Exercise goal
From the listing below, copy only the lines running from the line that contains "for (t = [0, 1], i" to the line that contains "obj.matrix_world = world", both included.
── Information provided ──
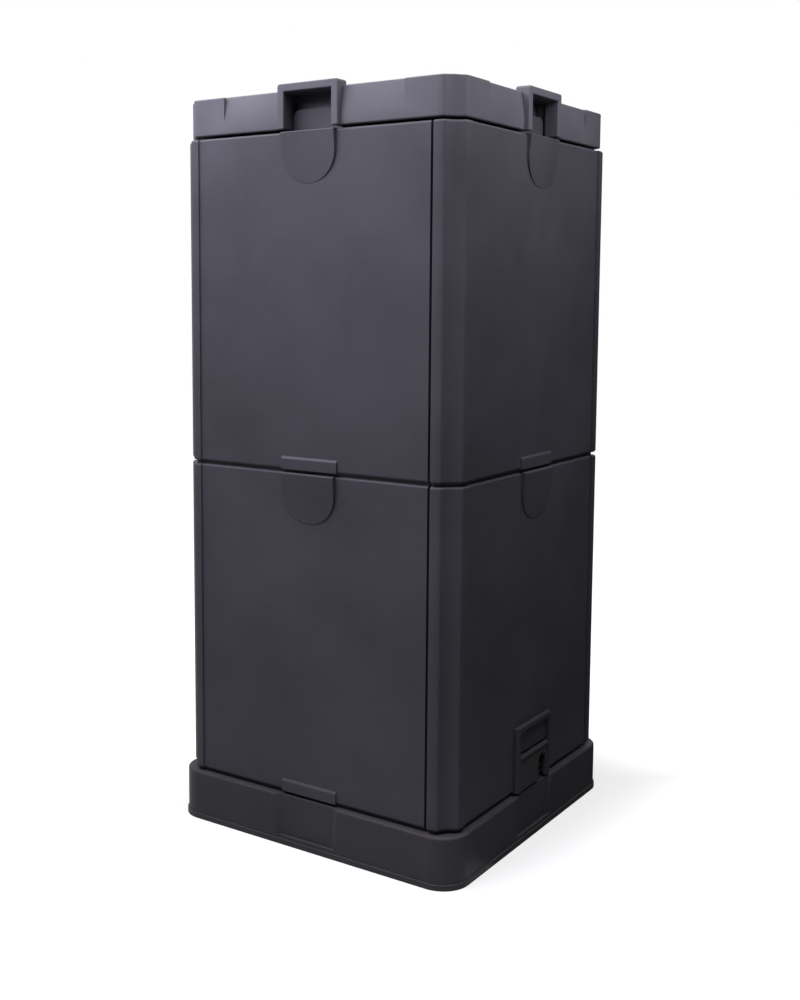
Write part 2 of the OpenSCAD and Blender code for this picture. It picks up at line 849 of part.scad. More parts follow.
module tap_hood() {
    x = half - face_step;
    z0 = flap_z;
    z1 = base_h + hood_h;
    color(TRAY) difference() {
        union() {
            for (s = [-1, 1]) translate([x, s * hood_w / 2, z0]) linear_extrude(z1 - z0)
                rotate(s > 0 ? -90 : 90) mirror([0, s > 0 ? 0 : 1]) rail_plan();
            block([x, -hood_w / 2 + rail_w - 1, plate_z], [x + 3, hood_w / 2 - rail_w + 1, z1]);
            block([x, -hood_w / 2 + rail_w - 1, z1 - lip_h], [x + hood_d, hood_w / 2 - rail_w + 1, z1]);
        }
        translate([hinge_x, -hood_w / 2 + 2, hinge_z]) rotate([-90, 0, 0])
            cylinder(hood_w - 4, r = pin_r + run_gap / 2);
    }
}

// The flap hangs on its pin and swings out; the slot clears the spout
module tap_flap() {
    slot_top = base_h + flap_slot_h - flap_slot_w / 2;
    color(TRAY) difference() {
        union() {
            block([flap_x, -flap_w / 2, flap_z], [flap_x + flap_t, flap_w / 2, hinge_z]);
            translate([hinge_x, -flap_w / 2, hinge_z]) rotate([-90, 0, 0]) cylinder(flap_w, r = barrel_r);
        }
        translate([hinge_x, -hood_w / 2, hinge_z]) rotate([-90, 0, 0]) cylinder(hood_w, r = pin_r + run_gap);
        translate([flap_x - 5, tap_y, slot_top]) rotate([0, 90, 0]) cylinder(20, r = flap_slot_w / 2);
        block([flap_x - 5, tap_y - flap_slot_w / 2, base_h],
              [flap_x + 15, tap_y + flap_slot_w / 2, slot_top]);
    }
}

module flap_pin() {
    color("#b9bcc0") translate([hinge_x, -hood_w / 2 + 2, hinge_z]) rotate([-90, 0, 0])
        cylinder(hood_w - 4, r = pin_r);
}

for (t = [0, 1], i = [0:3]) {
    name = str(TIERS[t], "_", SIDES[i]);
    has_tap = t == 0 && i == 1;
    z = base_h + t * tier_h;
    at_side(i) front_skin(z, has_tap);
    at_side(i) front_core(z, has_tap);
    at_side(i) front_liner(z, has_tap);
}
for (t = [0, 1])
    corner_keys(base_h + t * tier_h);
for (i = [0:3]) {
    at_side(i) handle();
    at_side(i) pocket_walls();
}
base_skirt();
base_tray();
tray_feet();
deck_ledge();
air_chimney();
draining_deck();
air_grille();
duct_foot();
lower_duct();
upper_duct();
duct_cap();
lid_shell();
lid_core();
lid_liner();
lid_seal();
tap_body();
tap_washer();
tap_nut();
tap_lever();
tap_hood();
tap_flap();
flap_pin();
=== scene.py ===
import math

import bpy
from mathutils import Matrix, Vector


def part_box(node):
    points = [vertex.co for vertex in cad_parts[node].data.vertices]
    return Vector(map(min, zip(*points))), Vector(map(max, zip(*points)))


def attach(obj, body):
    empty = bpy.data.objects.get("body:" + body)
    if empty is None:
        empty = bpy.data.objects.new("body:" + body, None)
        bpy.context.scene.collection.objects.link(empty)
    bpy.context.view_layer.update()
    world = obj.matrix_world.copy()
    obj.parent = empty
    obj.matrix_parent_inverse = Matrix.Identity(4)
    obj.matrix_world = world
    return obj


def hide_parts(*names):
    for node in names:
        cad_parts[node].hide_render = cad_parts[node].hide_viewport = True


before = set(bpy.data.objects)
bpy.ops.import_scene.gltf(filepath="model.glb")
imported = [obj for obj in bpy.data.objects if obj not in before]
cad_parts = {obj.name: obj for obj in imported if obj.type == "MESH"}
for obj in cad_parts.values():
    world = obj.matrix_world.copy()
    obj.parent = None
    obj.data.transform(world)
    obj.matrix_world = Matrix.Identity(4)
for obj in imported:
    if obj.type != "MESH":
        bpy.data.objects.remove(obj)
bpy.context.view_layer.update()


# The camera
# It stands to the right of the near corner at waist height and looks a little down; a small shift
# keeps the tower's upright lines as upright as the photograph shows them.
camera_place = (1.1438, -1.8042, 0.8743)
camera_yaw = math.radians(34.25)
camera_pitch = math.radians(5.96)
camera_roll = math.radians(0.25)
camera_data = bpy.data.cameras.new("camera")
camera_data.sensor_width = 36
camera_data.lens = 45.37
camera_data.shift_x = 0.042
camera_data.shift_y = -0.073
camera = bpy.data.objects.new("camera", camera_data)
bpy.context.scene.collection.objects.link(camera)
camera.matrix_world = (
    Matrix.Translation(camera_place)
    @ Matrix.Rotation(camera_yaw, 4, "Z")
    @ Matrix.Rotation(math.pi / 2 - camera_pitch, 4, "X")
    @ Matrix.Rotation(camera_roll, 4, "Z")
)
bpy.context.scene.camera = camera
bpy.context.scene.view_settings.view_transform = "Standard"


# The studio
# White rolled paper whose seen glow is painted light, greyer round the tower and white further off,
# and two black flags that only reflections see. Three soft boxes light the tower: a wide key box high at
# the front left, a large one overhead and a weak one near the lid's right side.
def linear(code):
    """The linear colour of an sRGB hex code such as 3c3a41."""
    channels = [int(code[k : k + 2], 16) / 255 for k in (0, 2, 4)]
    return [c / 12.92 if c <= 0.04045 else ((c + 0.055) / 1.055) ** 2.4 for c in channels] + [1]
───
Completed exercise
for (t = [0, 1], i = [0:3]) {
    name = str(TIERS[t], "_", SIDES[i]);
    has_tap = t == 0 && i == 1;
    z = base_h + t * tier_h;
    at_side(i) front_skin(z, has_tap);
    at_side(i) front_core(z, has_tap);
    at_side(i) front_liner(z, has_tap);
}
for (t = [0, 1])
    corner_keys(base_h + t * tier_h);
for (i = [0:3]) {
    at_side(i) handle();
    at_side(i) pocket_walls();
}
base_skirt();
base_tray();
tray_feet();
deck_ledge();
air_chimney();
draining_deck();
air_grille();
duct_foot();
lower_duct();
upper_duct();
duct_cap();
lid_shell();
lid_core();
lid_liner();
lid_seal();
tap_body();
tap_washer();
tap_nut();
tap_lever();
tap_hood();
tap_flap();
flap_pin();
=== scene.py ===
import math

import bpy
from mathutils import Matrix, Vector


def part_box(node):
    points = [vertex.co for vertex in cad_parts[node].data.vertices]
    return Vector(map(min, zip(*points))), Vector(map(max, zip(*points)))


def attach(obj, body):
    empty = bpy.data.objects.get("body:" + body)
    if empty is None:
        empty = bpy.data.objects.new("body:" + body, None)
        bpy.context.scene.collection.objects.link(empty)
    bpy.context.view_layer.update()
    world = obj.matrix_world.copy()
    obj.parent = empty
    obj.matrix_parent_inverse = Matrix.Identity(4)
    obj.matrix_world = world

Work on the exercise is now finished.